Biden put it this way: “I’m going to work closely with [House] Speaker [Nancy] Pelosi and [Senate Majority] Leader [Charles E.] Schumer to make sure that both move through the legislative process promptly and in tandem. Let me emphasize that: and in tandem.” Asked to clarify, he said: “If this [bipartisan agreement] is the only thing that comes to me, I’m not signing it.”

Before Biden had announced the agreement, Pelosi (D-Calif.) had been ungrammatically blunt when she told reporters that the bipartisan agreement was contingent on the passage of the reconciliation package. “There ain’t gonna be no bipartisan bill, unless we are going to have the reconciliation bill,” she said. Pelosi knew this was the price that liberals in the House would probably demand.

Biden’s comments prompted angry responses from Republicans, including Senate Minority Leader Mitch McConnell (R-Ky.). Republicans who negotiated the bipartisan plan were described by a Senate Republican aide as feeling “blindsided” by the conditions Biden appeared to put down.

“This was negotiated with no strings attached,” said the Senate aide, who spoke on the condition of anonymity to describe internal discussions. “There were no side deals, no preconditions among members in the room or the three White House officials. The notion of linking and conditioning on reconciliation did not come up at all in the president’s meeting.”

The negotiations had been difficult enough. Earlier in the week, talks appeared stalled. Warner said that, during a particularly tense time on Wednesday, he “started to close my book” in the expectation of not having a deal. Taking some inspiration from the example of the late John W. Warner, the Republican senator from Virginia whose career had been marked by efforts to work across party lines and whose funeral had been held that day, he decided to keep going.

Among the most difficult issues was how to pay for the package. Both sides had red lines on revenue issues. “People had to be creative,” said Steve Ricchetti, counselor to the president and a key member of the White House negotiating team. “Both sides tried to observe each other’s red lines. It was a good-faith negotiation to do this — in both directions.”

For Democrats, the red lines included no new taxes on anyone earning less than $400,000, a promise Biden had made during his campaign. White House negotiators also ruled out any increase in the gasoline tax and no fees or taxes on electric vehicles. For Republicans, there was one big red line: protecting their massive 2017 tax cut, which Biden’s original proposals would have gone after. The proposal’s revenue assumptions already are drawing considerable scrutiny.
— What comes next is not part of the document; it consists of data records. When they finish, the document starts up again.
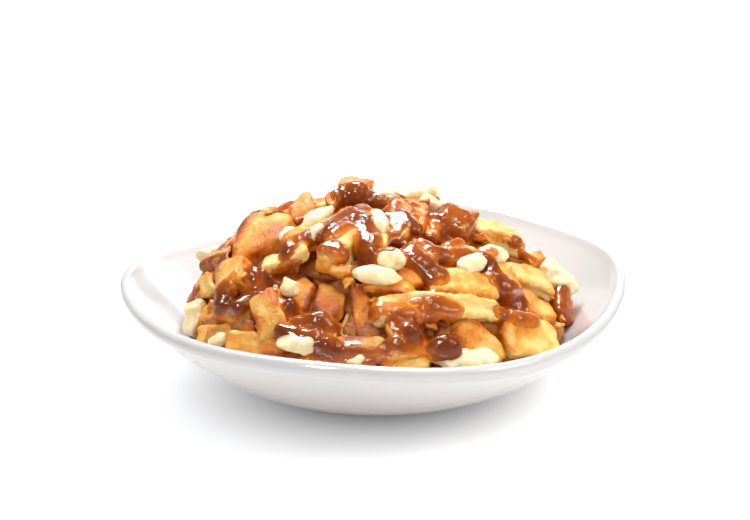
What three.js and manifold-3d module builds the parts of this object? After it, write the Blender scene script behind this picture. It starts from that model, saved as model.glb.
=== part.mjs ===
// A helping of poutine: a white coupe bowl heaped with chips, brown gravy and cheese curds.
// Millimetres, +Z up, origin at the middle of the bowl's foot, -Y towards the side that shows best.
import * as THREE from 'three';
import { mergeVertices } from 'three/addons/utils/BufferGeometryUtils.js';
import Module from 'manifold-3d';

const wasm = await Module();
wasm.setup();

// Bowl: a shallow coupe bowl, not quite round, with a rim that rises and falls a little.
// Each wave has its height, its number of crests round the rim and the angle of one crest in degrees.
const RIM_RADIUS = 119.4;
const RIM_HEIGHT = 47.8;
const PLAN_WAVES = [[1.4, 2, 112], [2.2, 3, 55], [1.2, 4, 45]];
const HEIGHT_WAVES = [[1.8, 2, 32], [2.3, 3, 85], [1.9, 4, -5]];
const FOOT_RADIUS = 44;
const FOOT_HEIGHT = 2.5;
const WALL = 5.4;
const FLOOR = 6;
const FLARE = 1.6;
const BOWL_SIDES = 44;

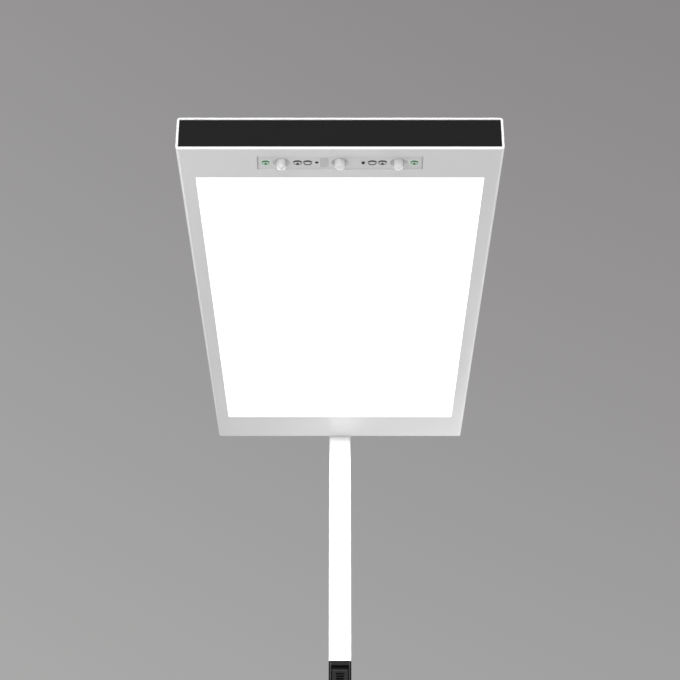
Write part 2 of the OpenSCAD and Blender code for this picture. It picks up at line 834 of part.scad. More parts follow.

As Republicans erupted on Friday, White House officials sought to tamp down suggestions that Biden had created a problem with his public comments and also reached out to the bipartisan negotiators to assure them of Biden’s commitment to the deal and his intention to fight for it. In a public sign of concern, the White House also released a statement describing Biden’s conversation with Sinema, one of the key Senate negotiators, written in the carefully vague style of a readout with a foreign leader.

Sen. Jeanne Shaheen (D-N.H.), one of the Democratic negotiators, said Friday afternoon that she did not see a big problem. “It’s a negotiation and a compromise,” she said. “We’re going to continue to work on it . . . and hopefully get it to the finish line.”

But Republican negotiators still weren’t satisfied and pressed the White House for a statement from the president tempering his language from Thursday. On Saturday afternoon, it arrived: a lengthy statement from Biden acknowledging that what he had said “understandably upset some Republicans” and restating his full support for the agreement.

He went on to say that those comments had “created the impression that I was issuing a veto threat on the very plan I had just agreed to, which was certainly not my intent.” He vowed to work vigorously to pass both measures.

For now, it appears as if this has satisfied the Republican negotiators. Whether it will now cause problems on the left of the Democratic Party is another question. All of which is to say that Biden still has much work to do before he can think about a signing ceremony for both bills later this year.

As Warner put it: “Have you ever seen one of these agreements that doesn’t have two or three of these twists or turns before it becomes law?”